### Problem statement
Which lines run from the first one up to and including the one with "the board's face."? Print exactly those.

-- begin Source excerpt --

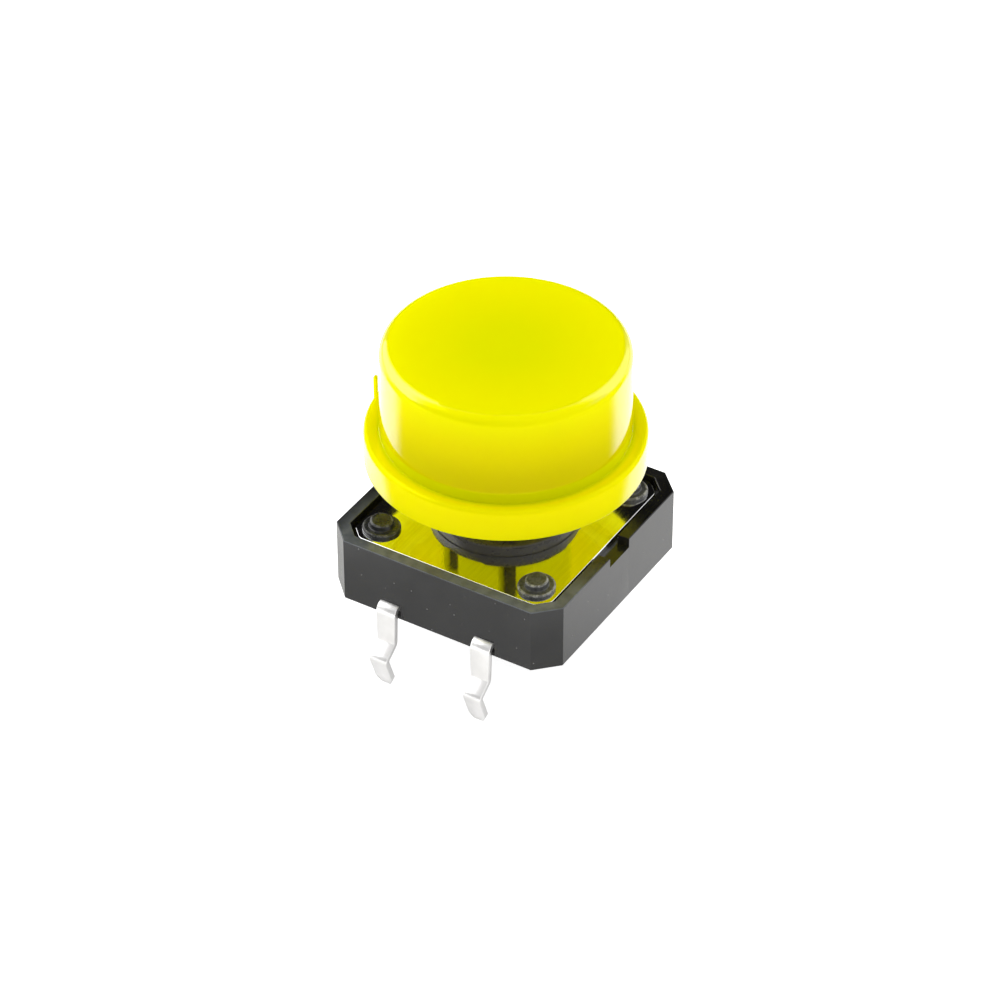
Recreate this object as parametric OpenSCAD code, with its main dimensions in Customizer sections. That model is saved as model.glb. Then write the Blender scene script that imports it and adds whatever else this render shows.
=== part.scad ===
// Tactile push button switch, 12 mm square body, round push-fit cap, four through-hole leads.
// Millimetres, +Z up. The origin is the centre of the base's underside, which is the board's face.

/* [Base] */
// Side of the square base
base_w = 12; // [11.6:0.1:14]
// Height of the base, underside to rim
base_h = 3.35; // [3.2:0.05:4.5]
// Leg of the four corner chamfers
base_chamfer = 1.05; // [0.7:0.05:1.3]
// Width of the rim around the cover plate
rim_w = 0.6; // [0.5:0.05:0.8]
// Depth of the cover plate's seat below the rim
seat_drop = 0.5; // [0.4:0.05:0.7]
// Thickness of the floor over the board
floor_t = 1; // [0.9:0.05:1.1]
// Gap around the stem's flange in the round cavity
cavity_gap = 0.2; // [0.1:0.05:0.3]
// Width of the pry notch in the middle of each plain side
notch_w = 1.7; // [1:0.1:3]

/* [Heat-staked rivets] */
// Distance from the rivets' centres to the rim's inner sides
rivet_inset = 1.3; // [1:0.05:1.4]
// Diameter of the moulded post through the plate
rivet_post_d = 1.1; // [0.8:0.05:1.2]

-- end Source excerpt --

### Output for this task
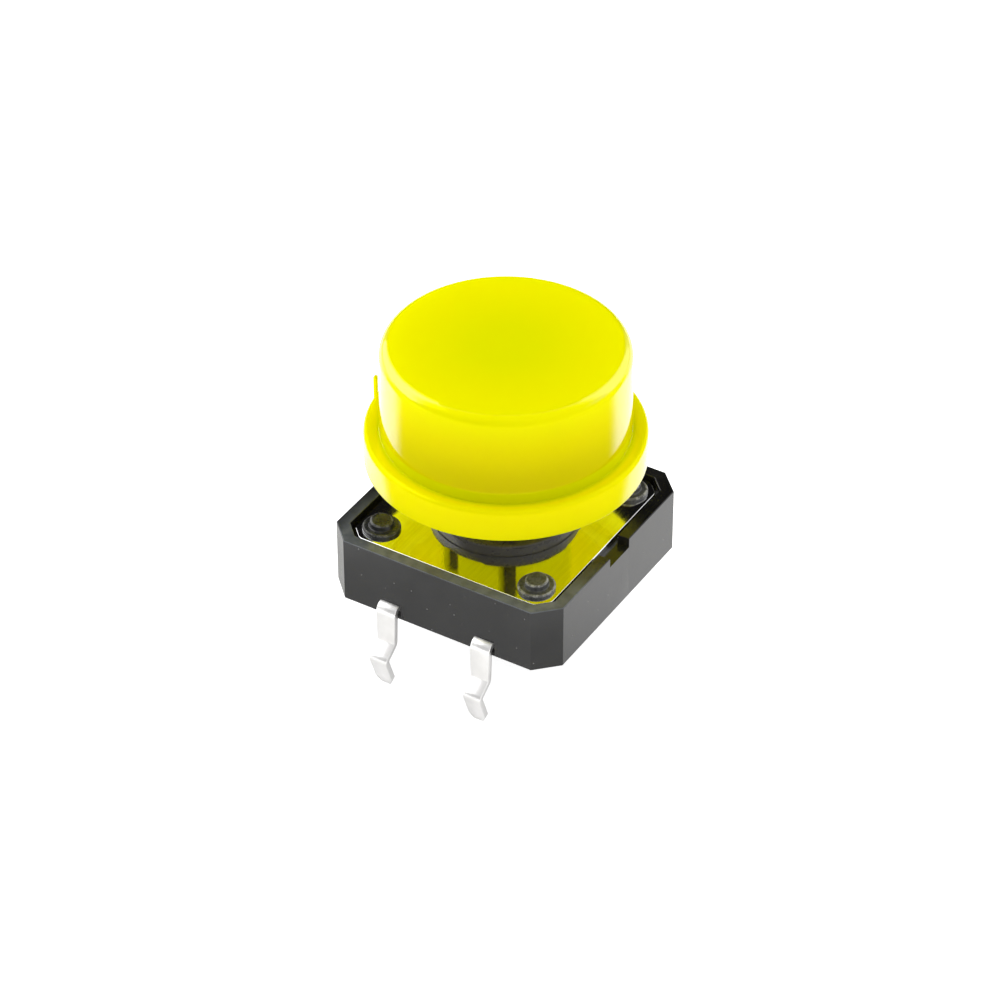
Recreate this object as parametric OpenSCAD code, with its main dimensions in Customizer sections. That model is saved as model.glb. Then write the Blender scene script that imports it and adds whatever else this render shows.
=== part.scad ===
// Tactile push button switch, 12 mm square body, round push-fit cap, four through-hole leads.
// Millimetres, +Z up. The origin is the centre of the base's underside, which is the board's face.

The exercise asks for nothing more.